For most of Christian history, the question of inerrancy simply did not arise — not because everyone agreed the Bible was perfect, but because most people never read it. The Catholic Church held scripture as sacred and authoritative, but it held it within a larger structure: the Magisterium, the teaching authority of the Church, interpreted scripture. The laity received that interpretation. The text was in Latin, which almost no one in the congregation could read. Vernacular translations were actively suppressed — Wycliffe's English Bible in the 1380s was condemned, his bones exhumed and burned; Tyndale was strangled and burned at the stake in 1536 for translating the New Testament from the Greek. The Church did not need an inerrancy doctrine because it controlled the pipeline. Scripture's authority ran through the institution. The text said what the Church said it said.

Reformation
Luther / sola scriptura

The Reformation cracked that pipeline open.
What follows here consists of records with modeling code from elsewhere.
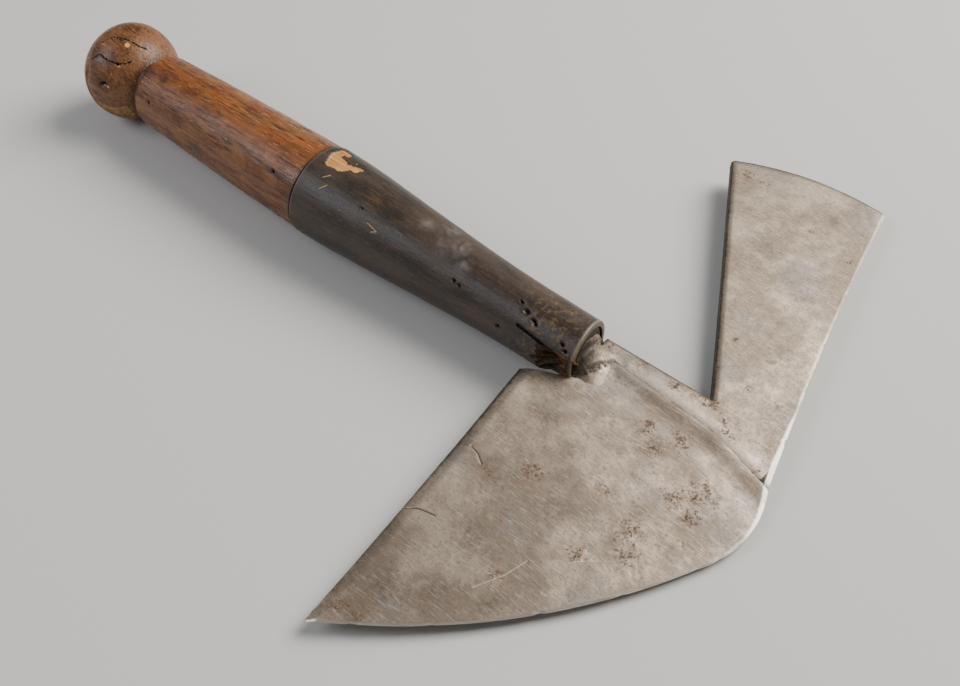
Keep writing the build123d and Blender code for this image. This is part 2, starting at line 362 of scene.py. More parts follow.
# %% [markdown]
# ## The forged plates
# The wing with its tang, and the main plate, are sheet with curved outlines. One way is to draw
# the outline again and fill it; but the CAD already has the exact shape. So a copy of its mesh is
# merged into one skin, its upper rim gets a small bevel, and it is sliced by planes both ways. The
# slices give an even net of small faces that the relief can press into, as a hammer would.

# %% Slice a copy of a CAD plate into a fine net
net_step = 0.85
rim_bevel = 0.55
mark_reach = 1.6


def slice_net(bm, low, high, step):
    """Cut the mesh by evenly spaced planes across u and then across v."""
    for axis in (0, 1):
        normal = Vector((0, 0, 0))
        normal[axis] = 1
        for cut in np.arange(low[axis] + step / 2, high[axis], step):
            everything = bm.verts[:] + bm.edges[:] + bm.faces[:]
            bmesh.ops.bisect_plane(bm, geom=everything, dist=0.002, plane_co=normal * cut, plane_no=normal)


def refine(bm, paths, reach, times=2):
    """Halve the edges near thin marks, so that each mark has enough points to show sharply."""
    for halving in range(times):
        places = coordinates(bm)
        if len(paths[0][0]) == 2:
            places = places[:, :2]
        near = distances(places, np.vstack(paths)) < reach / (halving + 1)
        close = {vert for vert, is_near in zip(bm.verts, near) if is_near}
        edges = [edge for edge in bm.edges if close.issuperset(edge.verts)]
        bmesh.ops.subdivide_edges(bm, edges=edges, cuts=1, use_grid_fill=True)


def plate_copy(node, rim_path):
    """The CAD plate as one skin in the blade's frame, its upper rim bevelled along rim_path."""
    bm = bmesh.new()
    bm.from_mesh(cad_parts[node].data)
    bmesh.ops.transform(bm, matrix=blade_to_row.inverted(), verts=bm.verts)
    bmesh.ops.remove_doubles(bm, verts=bm.verts, dist=0.002)
    bmesh.ops.dissolve_limit(bm, angle_limit=radians(0.4), verts=bm.verts, edges=bm.edges)
    bm.normal_update()
    on_rim = distances(coordinates(bm)[:, :2], rim_path) < 0.25
    upper = {v for v, near in zip(bm.verts, on_rim) if near and v.co.z + dish(v.co.y) > -1.0}
    rim = [e for e in bm.edges if upper.issuperset(e.verts) and e.calc_face_angle(0) > 0.8]
    bmesh.ops.bevel(bm, geom=rim, offset=rim_bevel, offset_type="OFFSET", segments=2, profile=0.5,
                    affect="EDGES", material=-1, clamp_overlap=True)
    print(node, "rim edges bevelled:", len(rim))
    return bm


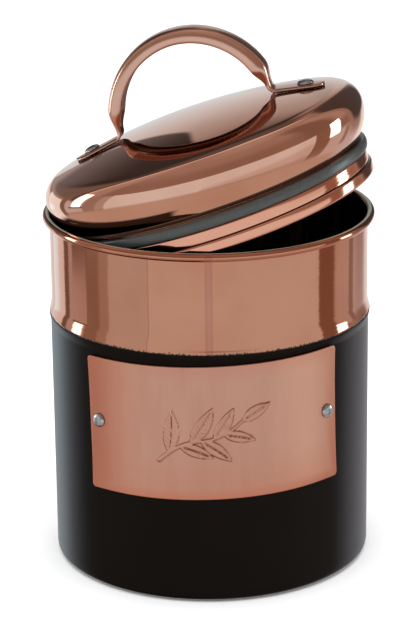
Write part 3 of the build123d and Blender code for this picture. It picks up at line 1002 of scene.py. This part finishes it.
def satin_copper(piece):
    """Satin brushed copper sheet: fine upright grain, a redder border, painted light towards the
    right and painted shade at the left end, low down and in the grooves.
    """
    sh = new_material("satin_copper_finish")
    _, x, y, z, _ = own_coordinates(sh)
    turn = sh.times(sh.math("ARCTAN2", x, sh.times(y, -1)), PLATE_OUTER)

    def drawn(along, upright, seed, scale, detail, roughness):
        place = sh.join(sh.times(turn, along), sh.times(z, upright), seed)
        return sh.noise(place, scale, detail, roughness)

    grain = drawn(3, 0.10, 0, 1.6, 4, 0.7)
    cross = drawn(0.10, 2.6, 4, 1.6, 3, 0.6)
    broad = drawn(0.16, 0.02, 2, 1, 3, 0.5)
    base = sh.mix(sh.step(broad, 0.35, 0.65), PLATE_TINT, tinted(PLATE_TINT, 0.96, 0.93, 0.91))
    # painted light: the plate turns lighter towards its right end
    base = sh.mix(sh.step(turn, 14, 44), base, PLATE_RIGHT_LIGHT)
    # redder along the border, more so low down; painted shade makes the left end and the lower
    # part redder and darker
    edge = sh.times(sh.step(sh.varied(sh.layer("border"), grain, 1.2), 0.2, 6.5, 1, 0),
                    sh.linear(z, PLATE_CENTRE_Z - 18, PLATE_CENTRE_Z + 18, 0.8, 0.3))
    left = sh.step(turn, -46, -18, 0.75, 0)
    low = sh.step(z, PLATE_CENTRE_Z - 4, PLATE_CENTRE_Z - 20, 0, 0.28)
    redder_border_and_shade = sh.math("MAXIMUM", edge, sh.math("MAXIMUM", left, low))
    base = sh.mix(redder_border_and_shade, base, tinted(PLATE_TINT, 1.02, 0.66, 0.56))
    # painted shade: darker, redder copper in the grooves round the embossing
    base = sh.mix(sh.layer("groove"), base, tinted(PLATE_TINT, 0.62, 0.36, 0.30))
    normal = sh.bump(sh.plus(sh.times(grain, 0.7), sh.times(cross, 0.3)), 0.25, 0.00006)
    paint(piece, sh, sh.surface(base, sh.varied(0.38, grain, 0.22), normal, metallic=1))


def black_paint(piece):
    """Satin black stoved paint outside and glossier lacquer inside, with a fine orange peel and a
    painted sheen along the left edge.
    """
    sh = new_material("satin_black_paint")
    own, x, _, _, radius = own_coordinates(sh)
    speck = sh.noise(own, 6, 2, 0.6)
    peel = sh.plus(sh.noise(own, 1.1, 2, 0.5), sh.times(speck, 0.25))
    base = sh.mix(sh.noise(own, 0.04, 3, 0.6), PAINT_DARK, PAINT_LIGHT)
    outside = sh.step(radius, SHELL_RADIUS - 0.35, SHELL_RADIUS - 0.15)
    rough = sh.plus(sh.times(sh.varied(0.36, speck, 0.10), outside),
                    sh.times(sh.minus(1, outside), 0.18))
    facing = sh.node("LayerWeight", {"Blend": 0.5}, 1)
    # painted light: the sheen is weaker on the left and stronger on the right
    sheen = sh.times(sh.step(facing, 0.42, 0.74, 0.07, 0.70),
                     sh.linear(x, -50, 50, 0.66, 1.25))
    # painted sheen: a reddish tone in the paint's colour along its grazing left edge
    painted_left_sheen_mask = sh.times(sh.step(facing, 0.45, 0.85), sh.step(x, -20, -50))
    base = sh.mix(painted_left_sheen_mask, base, PAINTED_LEFT_SHEEN)
    normal = sh.bump(peel, 0.10, 0.00008)
    paint(piece, sh, sh.surface(base, rough, normal, specular=sheen, tint=PAINT_SHEEN))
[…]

Luther's sola scriptura — scripture alone — was a direct challenge to the Magisterium: the Bible itself is the final authority, not the institution that interprets it. This was genuinely liberating. It put the text into the hands of readers. It demanded vernacular translation. It said: read it yourself, and let the text speak. But sola scriptura inherited a problem it didn't immediately solve. If the text is the final authority — if there is no institutional interpreter standing between you and the page — then the text had better be reliable.

Post-Reformation
Inerrancy doctrine fills the gap

The Catholic model could absorb tensions in scripture because the Magisterium held the interpretive key. The Protestant model, having removed the Magisterium, needed the text itself to be the stable ground. And so, gradually, the doctrine of inerrancy grew to fill the structural role the Magisterium had vacated. The institution was gone, and the text had to carry what the institution used to carry. The inerrancy claim is, structurally, sola scriptura taken to its logical end: if there is no interpreter above the text, then the text must be without error, or the whole edifice has no foundation.

1978
Chicago Statement on Biblical Inerrancy

The Chicago Statement on Biblical Inerrancy is where this trajectory lands formally. It was produced by a gathering of evangelical scholars who wanted a rigorous definition of what they meant when they said the Bible was without error. It's a serious document — careful, philosophically aware, distinguishing inerrancy from verbal dictation and making room for genre and literary convention. If you haven't read it, it's worth reading. It's doing real work. But it was written in 1978. As a response to Enlightenment historical criticism — the slow-building scholarly project, running from the 17th century onward, that treated the biblical texts the way it treated any other ancient texts. Source analysis. Redaction history. Manuscript comparison. The Chicago Statement is not an ancient position recovered from the early church. It is a modern position constructed to push back against a kind of inquiry that was already well underway.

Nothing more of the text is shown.